Retirer le contenu des médias des plateformes digitales viendra sans aucun doute exacerber la polarisation de notre société et continuera d’affaiblir nos démocraties. Les journalistes, à tout le moins au Canada, suivent un code de déontologie, plusieurs penchent plus à gauche ou à droite, ou ont certains partis pris. Mais au total, on peut se fier à l’information contenue dans La Presse, Le Journal de Montréal, Le Globe and Mail, Les Affaires et j’en passe.     

Nos gouvernements doivent légiférer, car au-delà du volet commercial, l’impact du numérique dans nos vies est plus que considérable. Pensons à la loi sur la protection des données, ou à la réglementation européenne qui forcera les équipementiers à harmoniser à USB-C les prises de chargeurs sur tous les produits d’ici 2026. On le voit, il est possible d’obliger les GAFA à se conformer.  

Mais il faut aller plus loin, plus vite. Dans un récent TED Talk que je vous invite à écouter, Ian Bremmer avance qu’à l’inverse des dominations économiques et militaires qui, historiquement, étaient assumées pas des états, la domination digitale sera assumée par des entreprises.  

Je crois qu’il faut empêcher cela à tout prix.  

Nos gouvernements doivent se mobiliser, mettre leurs meilleurs éléments sur le sujet et légiférer. Oui, sur le développement de l’IA, mais aussi au sujet de la fiscalité. Ce sont des milliards de dollars en recette fiscale qui nous échappent chaque année. À l’heure où les inégalités sociales sont grandissantes et alors que nous avons besoin de toutes les ressources nécessaires pour lutter contre les changements climatiques, c’est inacceptable.  

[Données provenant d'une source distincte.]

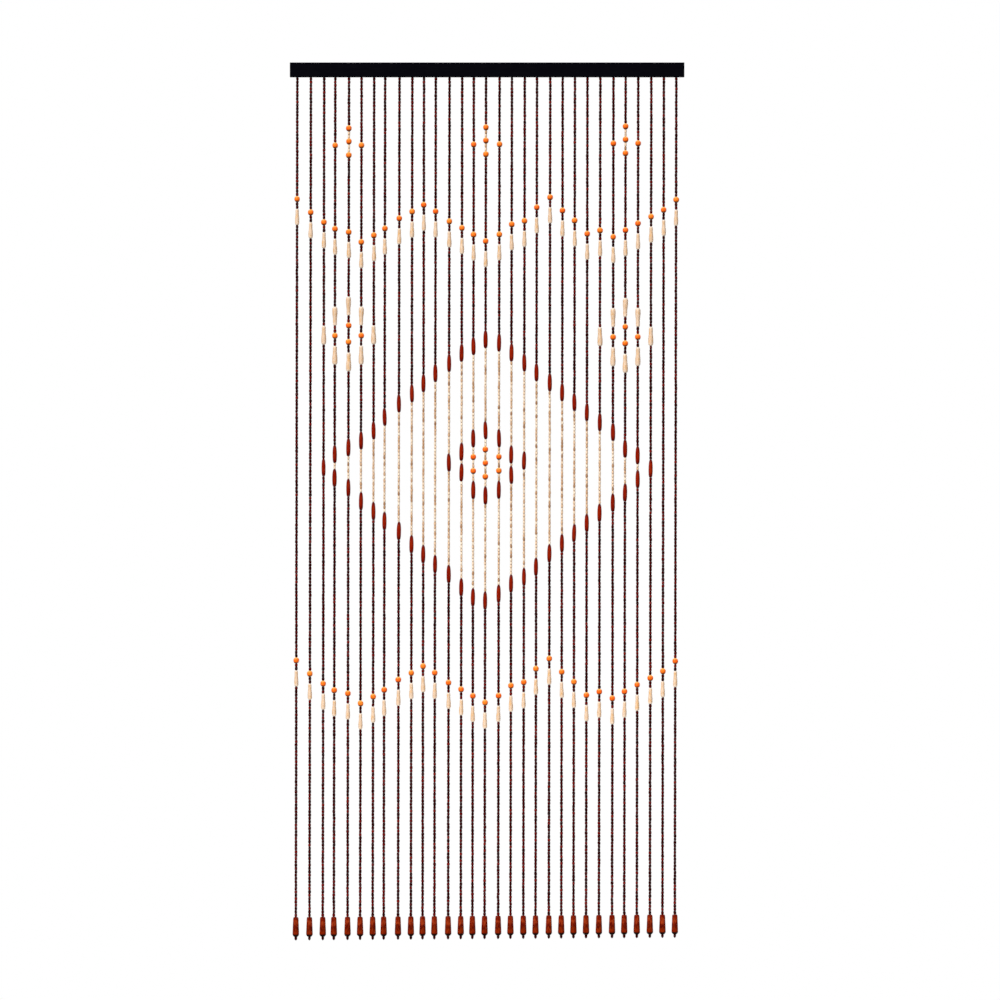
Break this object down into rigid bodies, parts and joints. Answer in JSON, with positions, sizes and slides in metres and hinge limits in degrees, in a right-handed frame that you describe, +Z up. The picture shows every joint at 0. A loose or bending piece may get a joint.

Pour en revenir à la loi C-18 et à la de Meta, j’irais même plus loin si j’étais au gouvernement. Je proposerais d’imposer une pénalité pour chaque jour que le contenu des médias ne sera pas disponible sur les plateformes, en soutenant que c’est un enjeu de sécurité nationale. J’exagère ? Peut-être pas tant que ça. Rappelez-vous Ottawa, ou l’assaut du Capital aux États-Unis.  

D’un point de vue 100% business (je reviens tout juste de Paris), la position de Meta/Facebook est un rappel brutal de l’importance de ne pas développer un modèle d’affaires qui dépend complètement des plateformes. Nous savons tous que les algorithmes évoluent constamment et qu’il est difficile de garder le rythme. Mais surtout, il ne faut jamais oublier que tout ce que nous publions sur les réseaux sociaux appartient… aux réseaux sociaux ! Et que ce qui est vrai aujourd’hui pourrait ne plus l’être demain.  

À sa face même, il me semble que les premiers influenceurs, les « OG », ont été les médias. Ce sont eux les premiers qui ont créé du contenu que nous avons partagés sur les réseaux sociaux. 

Nombre d’influenceurs et d’influenceuses ont vu leurs comptes suspendus et, ainsi faisant, leurs revenus disparaitre. C’est vrai pour eux, ça peut l’être pour une boutique en ligne, un restaurant ou toute autre organisation qui utilise les plateformes pour vendre ou se faire connaître. Il est plus qu’important de garder cela en tête.